Позже мы совершали увлекательные путешествия по всем эпохам, но особенно хорошо папа знал Грецию и Рим. Это, конечно, были плоды не столько Владимирской гимназии, сколько университета и того, что университетские годы он отдавал не только юриспруденции. Я уже говорил о санскрите. Все, и прежде всего мама, бывало, удивлялись, что отец довольствовался в жизни столь скромной ролью и полем деятельности. В разговорах с мамой, происходивших при мне, папа ссылался на свою лень (читай созерцательность) и на отсутствие в нем творческого потенциала, говоря, что если бы он имел такое творческое начало, как мама, тогда бы из него вышел толк. Как бы то ни было, он, по-видимому, не жалел о той скромной роли, которая ему выпала, и с усердием и любовью делал свое дело. Он был труженик. Его двоюродные братья Виноградовы со свойственным им грубым остроумием прозвали его конягой.
Еще одной чертой отца, которую я должен отметить, было совершенно одинаковое, ровное обращение его с людьми всех рангов — от прислуги и дворников до властей города и миллионеров Бахрушиных.
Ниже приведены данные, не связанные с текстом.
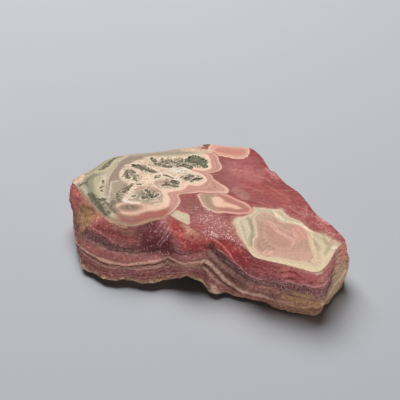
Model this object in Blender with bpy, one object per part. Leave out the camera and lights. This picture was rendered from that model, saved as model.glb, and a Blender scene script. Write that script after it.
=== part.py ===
"""Rhodochrosite slice: the end of a banded stone, sawn flat on top and broken all round.

The script builds one closed solid in metres, +Z up. +X runs along the slice and -Y is the
tall broken front wall. The sawn face is level at HEIGHT, and the rounded underside rests on
small flats at Z = 0. The origin is on the ground under the middle of the stone's box.
Outlines are drawn in millimetres and scaled by MM at the end.
"""
import math

import bmesh
import bpy
import numpy as np
from mathutils import Vector, geometry

MM = 0.001

HEIGHT = 21.0            # from the ground to the sawn face
STEPS_PER_STATION = 3    # points round the stone between two stations
WALL_LEVELS = 18         # rows of faces from the rim down to the foot
UNDER_SPACING = 3.4      # between the points of the underside

SHOULDER_AT = -4.0       # x where the front wall rolls over instead of breaking sharply
SHOULDER_WIDTH = 9.0
WALL_BULGE = 0.7         # how far the broken wall swells between rim and foot
LUMP_SIZE = 7.5          # wavelength and height of the broken stone's large lumps
LUMP_HEIGHT = 0.9
GRAIN_SIZE = 2.8         # and of its small ones
GRAIN_HEIGHT = 0.45
LEDGE_PITCH = 2.6        # strata that broke off in low steps, rising along X
LEDGE_DEPTH = 0.55
LEDGE_SLOPE = 0.06
RIM_CRISPNESS = 0.12     # share of the wall over which the roughness dies out at the rim
FOOT_JAGS = ((4.2, 0.9), (1.9, 0.45))  # wavelength and height of the foot's broken edge
FOOT_LOWEST = 0.4

UNDER_MARGIN = 8.0       # width of the rolled edge between foot and crust
KNOB_SPACING = 14.0      # rounded knobs of the crust underneath
KNOB_RADIUS = 9.0
KNOB_DROP = 3.1
KNOB_VARIETY = 0.2       # share by which their drop differs
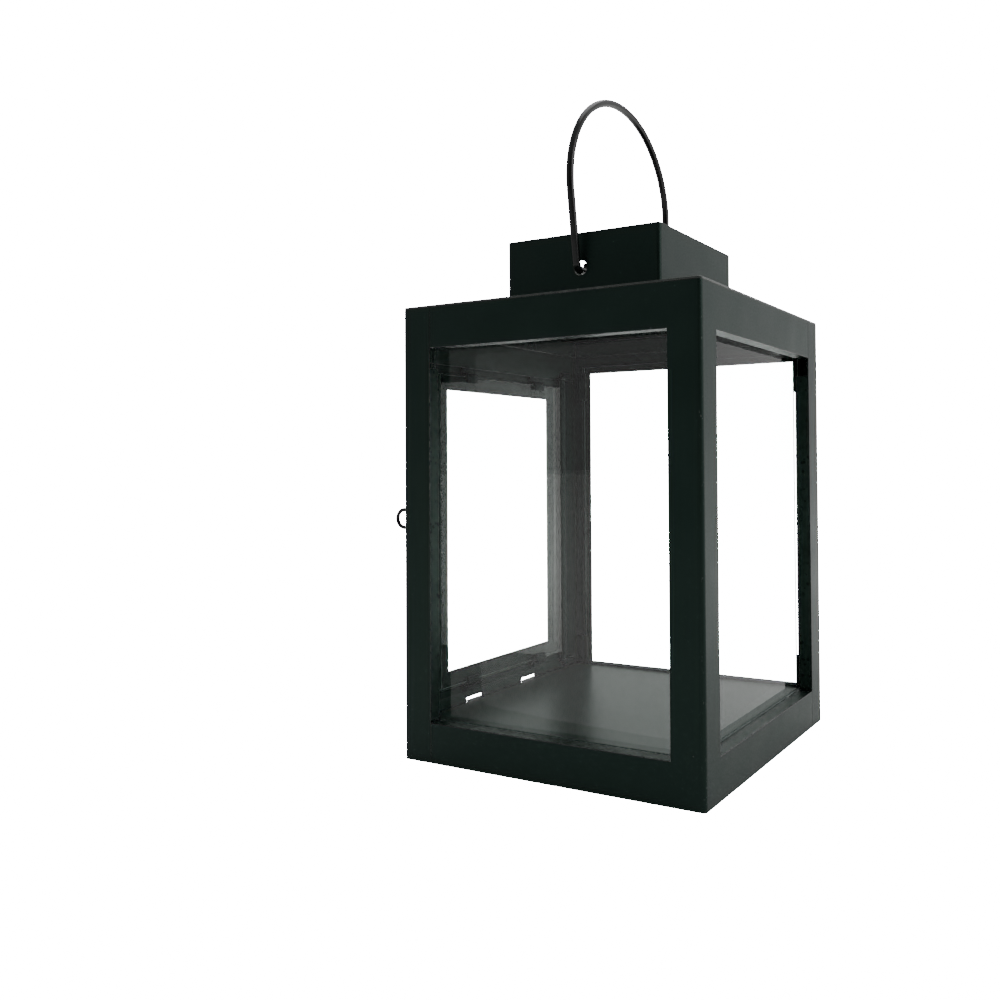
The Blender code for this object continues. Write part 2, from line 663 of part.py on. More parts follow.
def build():
    """Makes every piece of the lantern."""
    clear_scene()
    front_right_shell()
    back_left_shell()
    floor_pan()
    roof_plate()
    chimney()
    bail()
    panes()
    clip_finish = black_paint("glass_clip")
    upper_window_clips(clip_finish)
    back_clips(clip_finish)
    door_frame()
    door_glass()
    door_clips(clip_finish)
    door_hinge()
    door_pull()


build()
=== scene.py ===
"""A small square candle lantern: black painted sheet steel, four panes, a hinged door and a wire handle.

Metres, +Z up, in the part's own frame: the front faces -Y and the door is on the -X side. The folded
sheets and the panes keep the part's shape and get broken edges. The wires, the folded clips and the
weld beads are made here, by Geometry Nodes.
"""

import json
import logging
import math
from dataclasses import dataclass, field
from enum import Enum
from typing import Any

import bmesh
import bpy
from mathutils import Matrix, Vector


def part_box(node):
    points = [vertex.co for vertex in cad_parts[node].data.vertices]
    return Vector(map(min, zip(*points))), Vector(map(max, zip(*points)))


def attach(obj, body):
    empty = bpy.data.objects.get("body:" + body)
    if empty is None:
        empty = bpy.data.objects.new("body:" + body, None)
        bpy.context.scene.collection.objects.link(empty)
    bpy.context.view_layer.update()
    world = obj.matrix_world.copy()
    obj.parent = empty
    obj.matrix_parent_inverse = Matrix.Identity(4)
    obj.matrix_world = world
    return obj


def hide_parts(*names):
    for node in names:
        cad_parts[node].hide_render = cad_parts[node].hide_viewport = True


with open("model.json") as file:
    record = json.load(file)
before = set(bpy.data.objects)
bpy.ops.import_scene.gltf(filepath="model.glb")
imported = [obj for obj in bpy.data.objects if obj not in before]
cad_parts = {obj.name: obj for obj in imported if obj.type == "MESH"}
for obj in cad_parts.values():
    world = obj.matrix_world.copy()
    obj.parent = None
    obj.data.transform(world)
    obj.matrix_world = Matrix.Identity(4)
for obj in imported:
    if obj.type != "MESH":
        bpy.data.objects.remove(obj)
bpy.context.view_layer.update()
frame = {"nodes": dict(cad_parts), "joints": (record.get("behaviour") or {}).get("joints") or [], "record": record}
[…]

Это было проявление не только присущего ему чувства собственного достоинства и уверенности в себе, но и естественной для него способности вставать на место любого человека, понимать его и поэтому быть объективным. Эта хорошо известная родным и знакомым способность была для него и источником неприятностей: его часто просили быть третейским судьей в спорах самого разного характера. Его решениям всегда подчинялись.